Former President Donald Trump said this week that the Strait of Hormuz will remain open to all under the Iran deal. The statement, if it holds, could stabilize one of the world's most sensitive energy chokepoints. That matters for crypto because lower energy volatility tends to calm broader markets, and crypto doesn't trade in a vacuum.
The strait and the stakes
The Strait of Hormuz is a narrow waterway between Iran and Oman. About a fifth of the world's oil passes through it. Any disruption there sends energy prices swinging, which feeds inflation fears and dents risk appetite. Trump's remark signals that the current diplomatic track keeps the channel open, at least for now.
Why crypto should care
Energy prices are a hidden driver in digital asset markets. When oil or gas spikes, it can push central banks to tighten faster, raising borrowing costs and sucking liquidity out of risk assets like Bitcoin. Conversely, stable energy costs take that pressure off.
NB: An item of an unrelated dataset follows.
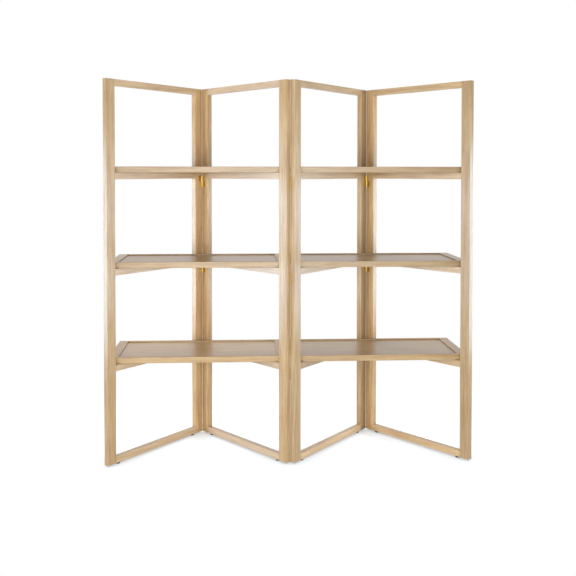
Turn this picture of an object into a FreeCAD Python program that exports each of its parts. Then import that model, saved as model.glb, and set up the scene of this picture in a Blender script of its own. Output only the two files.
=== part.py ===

Reduced volatility in the Strait of Hormuz could mean a more predictable macro backdrop — something crypto traders have been craving after months of whipsaw moves tied to inflation data and rate decisions.
Trump's words are just one data point. The Iran deal's status is still being hashed out, and any shift in policy could reverse the effect. For now, the signal is positive for global stability. Crypto markets will be watching for concrete follow-through from all sides.